Medida por Medida faz parte das “comédias sombrias” de Shakespeare, assim como a peça Bem Está o que Bem Acaba, que carrega as mesmas características estilísticas e textuais de sua gêmea, mantendo o riso nervoso, a possibilidade de uma grande tragédia, a morte, o desamor e algumas confusões de tom cômico – o que deu a essas obras a classificação de “comédia”, mesmo que, a rigor, não o sejam.

Ambas as peças fazem parte de um momento em que o bardo se dedicava às tragédias (Hamlet e Otelo são desse período) e talvez por isso carreguem elementos internos bem diferentes de outras comédias do dramaturgo, tais como A Comédia dos Erros, As Alegres Comadres de Windsor ou Sonho de uma Noite de Verão.

A discussão que permeia quase todo o texto de Medida por Medida é a aplicabilidade dura das leis de um Estado, mesmo quando essas leis são absurdas ou esbarram em questões morais e de comportamento cotidiano de grande parte do grupo que ela quer atingir. No presente caso, temos a lei que pretende punir a libertinagem sexual da população de Viena, local onde se ambienta a ação.

O Duque percebe que há uma grade desmedida moral por parte dos habitantes da cidade, mas não sabe como punir isso de maneira eficiente. Ele teme que sua imagem frente ao povo seja manchada e ele receba a alcunha de tirano. Por isso, resolve fazer uma viagem e, estrategicamente, escolhe Ângelo para substituí-lo. Ângelo tem fama de retidão moral e seu comportamento social está acima de qualquer suspeita. No poder, ele começar a endurecer o modo de interpretação das leis e de como as punições são aplicadas ao malfeitores. Cláudio, filho de um nobre vienense, é condenado à morte por ter engravidado uma jovem antes do casamento. Durante uma boa parte da peça temos a discussão sobre a injustiça e desmedida dessa ordem de Ângelo, cujas ações do passado o condenam muito mais do que a Cláudio, que recebe empatia da maior parte dos cidadãos de Viena.

É compreensível que a peça não tenha sido bem recebida pela corte de Jaime I quando apresentada pela primeira vez, provavelmente em 26 de dezembro de 1604. Há um teor de discussão sobre leis arbitrárias e corrupção nos meios públicos que certamente não deve ter agradado aos nobres e ao próprio rei que, representado na figura do Duque, aparece como um governante que prefere se esconder e responsabilizar terceiros por atitudes que ele deveria tomar. A falta de pulso político e o exercício da justiça estão na mira do bardo de maneira muito clara em toda a peça.

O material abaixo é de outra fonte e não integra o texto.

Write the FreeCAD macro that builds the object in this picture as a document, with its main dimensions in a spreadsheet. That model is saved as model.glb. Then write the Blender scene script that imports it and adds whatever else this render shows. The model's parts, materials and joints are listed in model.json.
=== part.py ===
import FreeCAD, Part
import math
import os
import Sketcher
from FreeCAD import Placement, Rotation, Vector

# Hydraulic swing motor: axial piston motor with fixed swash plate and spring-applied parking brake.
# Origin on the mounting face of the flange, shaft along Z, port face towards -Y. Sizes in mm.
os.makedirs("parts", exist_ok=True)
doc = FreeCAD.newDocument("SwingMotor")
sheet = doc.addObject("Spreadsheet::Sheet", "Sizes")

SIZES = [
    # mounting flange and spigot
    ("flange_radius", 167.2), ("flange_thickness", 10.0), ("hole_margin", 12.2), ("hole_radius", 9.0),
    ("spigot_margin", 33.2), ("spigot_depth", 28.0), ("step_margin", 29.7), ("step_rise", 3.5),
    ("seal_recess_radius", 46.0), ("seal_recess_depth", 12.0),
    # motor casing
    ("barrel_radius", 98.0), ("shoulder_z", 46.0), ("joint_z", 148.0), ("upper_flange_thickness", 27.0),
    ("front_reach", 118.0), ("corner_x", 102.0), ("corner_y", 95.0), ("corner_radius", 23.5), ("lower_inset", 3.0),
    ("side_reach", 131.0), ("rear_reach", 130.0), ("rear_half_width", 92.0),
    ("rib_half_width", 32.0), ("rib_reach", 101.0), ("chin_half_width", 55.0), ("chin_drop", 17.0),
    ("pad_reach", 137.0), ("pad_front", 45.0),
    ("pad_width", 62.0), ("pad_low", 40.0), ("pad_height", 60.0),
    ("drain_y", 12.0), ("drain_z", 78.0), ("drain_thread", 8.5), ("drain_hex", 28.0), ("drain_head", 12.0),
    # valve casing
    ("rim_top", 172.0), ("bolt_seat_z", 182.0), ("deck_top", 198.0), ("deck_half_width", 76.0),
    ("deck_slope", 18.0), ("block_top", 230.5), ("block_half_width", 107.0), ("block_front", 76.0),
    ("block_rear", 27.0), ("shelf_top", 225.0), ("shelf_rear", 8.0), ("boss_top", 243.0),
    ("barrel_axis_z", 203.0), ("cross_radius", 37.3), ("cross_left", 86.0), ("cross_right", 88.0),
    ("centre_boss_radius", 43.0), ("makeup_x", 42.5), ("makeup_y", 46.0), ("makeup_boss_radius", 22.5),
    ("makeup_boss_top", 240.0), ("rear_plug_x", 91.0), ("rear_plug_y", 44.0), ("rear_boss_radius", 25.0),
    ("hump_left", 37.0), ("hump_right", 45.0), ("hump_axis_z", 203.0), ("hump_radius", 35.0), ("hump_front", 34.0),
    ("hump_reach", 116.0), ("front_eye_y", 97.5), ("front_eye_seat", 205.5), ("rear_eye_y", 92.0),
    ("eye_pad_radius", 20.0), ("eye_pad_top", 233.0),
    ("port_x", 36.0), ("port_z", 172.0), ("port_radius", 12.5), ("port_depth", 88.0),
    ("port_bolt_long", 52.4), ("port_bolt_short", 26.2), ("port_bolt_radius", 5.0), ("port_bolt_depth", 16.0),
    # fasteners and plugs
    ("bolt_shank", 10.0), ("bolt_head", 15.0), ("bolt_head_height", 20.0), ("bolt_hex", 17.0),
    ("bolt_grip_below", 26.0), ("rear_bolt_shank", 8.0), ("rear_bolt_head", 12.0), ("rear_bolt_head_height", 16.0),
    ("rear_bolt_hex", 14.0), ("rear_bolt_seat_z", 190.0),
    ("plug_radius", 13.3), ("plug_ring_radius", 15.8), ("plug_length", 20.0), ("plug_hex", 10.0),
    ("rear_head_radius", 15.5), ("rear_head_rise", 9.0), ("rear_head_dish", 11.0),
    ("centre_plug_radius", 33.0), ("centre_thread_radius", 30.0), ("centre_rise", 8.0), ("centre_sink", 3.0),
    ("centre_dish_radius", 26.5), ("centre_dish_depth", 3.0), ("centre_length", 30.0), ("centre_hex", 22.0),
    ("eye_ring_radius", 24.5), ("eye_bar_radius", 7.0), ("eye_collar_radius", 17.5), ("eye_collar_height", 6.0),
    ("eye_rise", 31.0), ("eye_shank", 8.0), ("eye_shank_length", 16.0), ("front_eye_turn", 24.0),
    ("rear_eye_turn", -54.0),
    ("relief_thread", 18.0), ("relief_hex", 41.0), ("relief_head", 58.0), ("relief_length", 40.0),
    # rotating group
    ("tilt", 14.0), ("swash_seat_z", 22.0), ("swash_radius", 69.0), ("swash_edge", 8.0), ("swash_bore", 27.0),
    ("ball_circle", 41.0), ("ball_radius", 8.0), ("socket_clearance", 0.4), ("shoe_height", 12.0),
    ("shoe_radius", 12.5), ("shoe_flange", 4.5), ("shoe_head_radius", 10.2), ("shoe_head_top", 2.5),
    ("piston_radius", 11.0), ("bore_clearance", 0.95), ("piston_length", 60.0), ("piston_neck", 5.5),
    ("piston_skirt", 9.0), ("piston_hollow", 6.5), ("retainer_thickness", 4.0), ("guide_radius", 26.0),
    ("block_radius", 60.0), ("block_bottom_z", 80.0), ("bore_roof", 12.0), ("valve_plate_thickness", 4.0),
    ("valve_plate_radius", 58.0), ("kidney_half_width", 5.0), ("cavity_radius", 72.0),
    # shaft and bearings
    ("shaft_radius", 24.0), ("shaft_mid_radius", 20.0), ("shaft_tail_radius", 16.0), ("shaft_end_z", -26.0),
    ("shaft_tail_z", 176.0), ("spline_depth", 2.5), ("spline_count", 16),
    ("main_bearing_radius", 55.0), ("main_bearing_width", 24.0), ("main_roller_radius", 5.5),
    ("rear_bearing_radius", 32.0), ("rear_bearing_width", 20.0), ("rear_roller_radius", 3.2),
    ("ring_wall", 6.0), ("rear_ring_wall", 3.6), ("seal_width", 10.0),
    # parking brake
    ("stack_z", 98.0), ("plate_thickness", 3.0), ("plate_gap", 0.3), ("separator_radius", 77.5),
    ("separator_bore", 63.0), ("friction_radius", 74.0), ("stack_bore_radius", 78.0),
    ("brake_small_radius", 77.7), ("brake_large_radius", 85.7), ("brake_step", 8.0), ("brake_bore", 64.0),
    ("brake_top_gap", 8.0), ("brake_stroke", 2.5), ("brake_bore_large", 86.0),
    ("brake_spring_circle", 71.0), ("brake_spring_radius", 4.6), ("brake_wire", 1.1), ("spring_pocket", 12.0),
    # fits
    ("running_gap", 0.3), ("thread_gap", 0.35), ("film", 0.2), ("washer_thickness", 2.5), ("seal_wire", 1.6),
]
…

Mas a discussão é entrelaçada com relacionamentos amorosos, o que faz a qualidade da obra cair um pouco após o final do 3º Ato. Algumas intrigas se erguem nos bastidores e o Duque, disfarçado de frade, acompanha o comportamento e as opiniões das pessoas a seu respeito. É então que resolve agir em favor dos condenados e dos abandonados. Tudo termina bem ao final (exceto para Lúcio), mas não podemos dizer há plena felicidade. Ângelo, por exemplo, não parece nem um pouco feliz em ter sido obrigado a desposar uma antiga noiva, situação muito semelhante à de Bertram em Bem Está o que Bem Acaba.

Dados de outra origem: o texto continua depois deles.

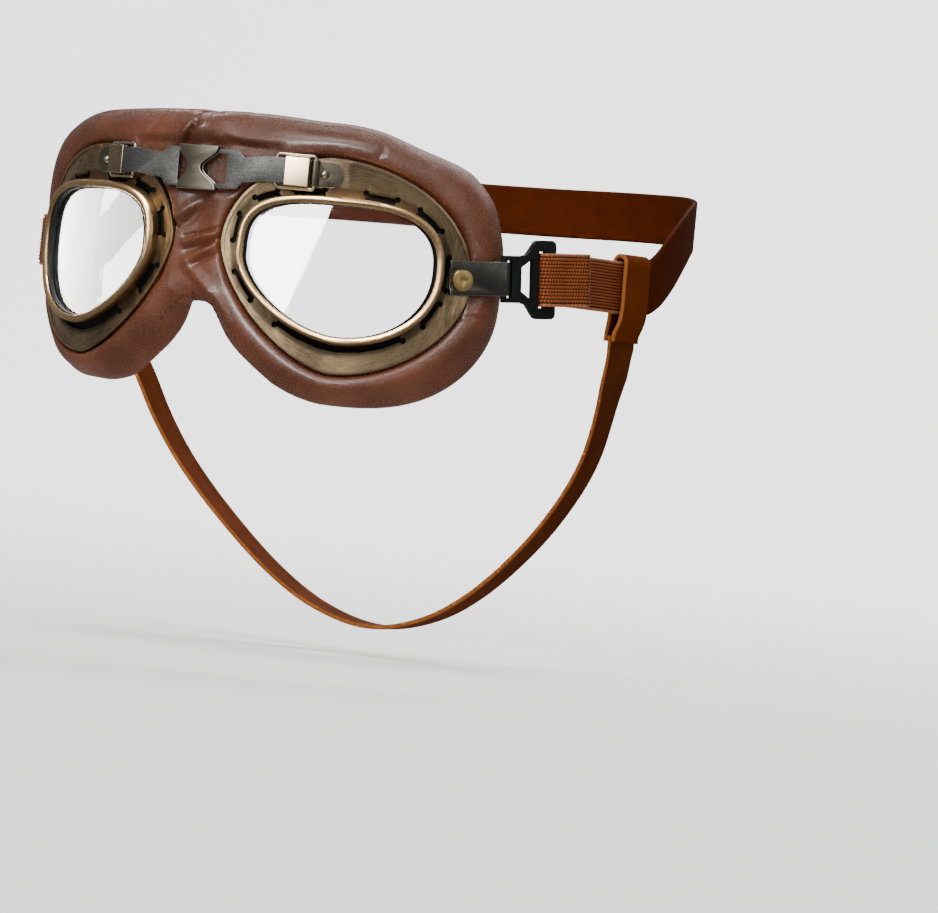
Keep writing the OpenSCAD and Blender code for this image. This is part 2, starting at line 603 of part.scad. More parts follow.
module chin_webbing() {
  lap = [loop_spot(0, -lap_in, lap_top - 0.4), loop_spot(0.1, -lap_in, lap_low + 0.3),
    loop_spot(0.3, -lap_in, lap_low - 1.5)];
  middle = curve(mirrored(concat([loop_spot(1.1, -lap_in - 0.1, lap_low - 4)], CHIN)), 3);
  route = concat(lap, middle, [for (i = [2, 1, 0]) [-lap[i][0], lap[i][1], lap[i][2]]]);
  // Its width lies along the head strap at each end and straight back below
  lean = cos(loop_turn);
  color("#55280f") ribbon(route, chin_w, chin_t, [for (q = route)
    let (k = max(0, 1 + (q[2] - lap_low + 2) / 14)) [sign(q[0]) * min(k, 1) * lean, sin(loop_turn), 0]]);
}

flange();  // left_flange
vent_ring();  // left_vent_ring
lens();  // left_lens
lens_gasket();  // left_lens_gasket
lens_rim();  // left_lens_rim
cushion();  // left_cushion
strap_tab();  // left_strap_tab
strap_rivet();  // left_strap_rivet
buckle();  // left_buckle
bridge_tab();  // left_bridge_tab
bridge_rivet();  // left_bridge_rivet
bridge_loop();  // left_bridge_loop
bridge_band();  // left_bridge_band
bridge_arm(fork_left);  // left_bridge_arm
elastic();  // left_elastic
chin_loop();  // left_chin_loop
right_side() flange();  // right_flange
right_side() vent_ring();  // right_vent_ring
right_side() lens();  // right_lens
right_side() lens_gasket();  // right_lens_gasket
right_side() lens_rim();  // right_lens_rim
right_side() cushion();  // right_cushion
right_side() strap_tab();  // right_strap_tab
right_side() strap_rivet();  // right_strap_rivet
right_side() buckle();  // right_buckle
right_side() bridge_tab();  // right_bridge_tab
right_side() bridge_rivet();  // right_bridge_rivet
right_side() bridge_loop();  // right_bridge_loop
right_side() bridge_band();  // right_bridge_band
right_side() bridge_arm(fork_right);  // right_bridge_arm
right_side() elastic();  // right_elastic
right_side() chin_loop();  // right_chin_loop
nose_leather();
bridge_clip();
head_band();
chin_webbing();
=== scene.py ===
import json
import math

import bpy
import bmesh
import numpy as np
from mathutils import Matrix, Vector


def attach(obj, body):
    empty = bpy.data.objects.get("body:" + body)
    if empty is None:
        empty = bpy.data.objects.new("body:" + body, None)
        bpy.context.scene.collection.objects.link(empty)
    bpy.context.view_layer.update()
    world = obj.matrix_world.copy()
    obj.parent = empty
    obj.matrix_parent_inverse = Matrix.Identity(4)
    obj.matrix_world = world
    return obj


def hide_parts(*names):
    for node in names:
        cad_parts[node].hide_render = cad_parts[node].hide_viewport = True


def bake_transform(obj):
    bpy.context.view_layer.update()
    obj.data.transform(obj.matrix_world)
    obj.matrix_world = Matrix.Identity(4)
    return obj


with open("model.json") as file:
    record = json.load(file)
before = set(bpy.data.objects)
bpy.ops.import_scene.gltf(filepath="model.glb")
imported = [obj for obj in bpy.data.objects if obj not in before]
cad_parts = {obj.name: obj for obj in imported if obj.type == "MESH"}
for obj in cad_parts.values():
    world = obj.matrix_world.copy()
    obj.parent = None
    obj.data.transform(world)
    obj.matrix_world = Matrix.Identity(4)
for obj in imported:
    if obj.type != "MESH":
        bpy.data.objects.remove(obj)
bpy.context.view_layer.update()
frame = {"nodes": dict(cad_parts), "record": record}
mm = 0.001
sides = (("left", 1), ("right", -1))
print("frame loaded")

cameraSet = {"place": (0.7892, -1.3729, -0.0421), "right": (0.8897, 0.4467, 0.0946),
             "up": (-0.0886, -0.0343, 0.9955), "ahead": (-0.4479, 0.894, -0.009), "lens": 184.18, "sensor": 36}
lampSet = {"world": 0.22,
           "lamps": (("topLight", (0.30, -0.85, 1.2), (0.02, 0, 0.03), (0.8, 0.5), 18),  # name, place, aim, size, watts
                     ("stripLight", (0.42, -1.25, 0.60), (0.04, 0, 0.03), (0.7, 0.26), 44),
                     ("crownLight", (0.10, -0.50, 1.30), (0.02, 0, 0.03), (1.2, 0.8), 90),
                     ("frontCard", (-0.30, -1.42, 0.3), (0, 0, 0.02), (0.8, 0.7), 5),
                     ("leftCard", (1.35, -0.35, 0.5), (0.05, 0, 0), (0.4, 1.0), 1.2),
                     ("backLight", (0.5, 1.15, 0.9), (0, 0.1, 0), (1.0, 0.6), 5),
                     ("bounceCard", (0.05, -0.25, -0.127), (0.05, -0.25, 1), (0.8, 0.8), 1.5),
                     ("paperLight", (-0.6, 1.6, 1.9), (-0.7, 1.9, -0.1), (2.4, 1.0), 60))}
paperSet = {"level": -0.131, "front": -2.6, "bend": 1.3, "radius": 0.9, "top": 2.4, "half": 4.0, "glow": 1.5}
cardSet = {"eye": (0.044, 0, 0), "facing": 6,
           "aim": ((14.1, 1.2), (22.8, 2.8)),  # turn and rise of the two ends of the front card's lower edge
           "front": {"reach": 1.6, "height": 1.6, "before": 1.2, "after": 0.6},
           "side": {"turn": -85, "rise": 4, "reach": 1.2, "width": 4.6, "height": 4.0},
           "glow": {"lens": (110, 27), "metal": (1.1, 0.01), "band": (12, 0.01), "rim": (7, 0.01)}}  # front and side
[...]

A versão de Desmond Davis dá a devida atenção para os focos dramáticos da peça e conta com um bom elenco, além de ótima caracterização do espaço, algo que dissipa a estranha impressão de “teatro filmado” desse tipo de produção. As filmagens em internas possuem uma melhor representação cênica, com cores, objetos e disposição das personagens em cena, algo um pouco menos rigoroso nas externas. Mas isso não significa que esse ponto das filmagens seja algo ruim. Uma saída inteligente da direção de fotografia foi optar por planos e ângulos mais fechados, o que não tira a impressão de que a cena é externa mas ao mesmo tempo não explora em grandes panorâmicas esse ambiente, evitando tropeços de verossimilhança.

O clima de toda a adaptação é de uma tragédia vindoura, o que salienta ainda mais a falha na classificação de “comédia” dada à obra. Se o espectador não leu a peça é difícil fazê-lo crer que exista uma linha cômica no original, mesmo que bastante sutil. Desmond Davis não dá muito espaço ao riso, fixando apenas em Lúcio uma espécie de humor negro que combinou bastante com o infame personagem.

Toda essa fauna pseudo-trágica que marca a obra se encontra na reta final, quando o Duque “volta” a Viena e faz o seu julgamento. Kenneth Colley representa muito melhor como frade do que como Duque, mas mesmo assim passa um ar de autoridade bastante convincente e oposto à postura de Ângelo, maravilhosamente interpretado por Tim Pigott-Smith. Dentre as mulheres, o destaque maior vai para a atriz Kate Nelligan, que faz Isabella (e está em destaque na foto desse texto). Ela consegue usar a simplicidade a seu favor, pendendo para uma personalidade sofrida e prestes a perder o irmão mas ao mesmo tempo conformada “com o destino que Deus reservou a ele”. O interessante é que sua fé e seu noviciado são “corrompidos” ao final da peça, uma vez que ela cede aos amores do Duque e sai de cena de mãos dadas com ele.

Medida por Medida é uma peça interessante sobre o poder e as consequências de sua má aplicação por juristas e poderosos corruptos (uma espécie de crônica cínica tendo em mente “A Espada de Dâmocles”). A adaptação de Desmond Davis captura a contento os elementos centrais da obra de Shakespeare e consegue um bom resultado final, mesmo que traga os elementos negativos e as estranhezas da peça, a maior parte delas vinda dos relacionamentos amorosos no meio de uma temática política tão bem arquitetada.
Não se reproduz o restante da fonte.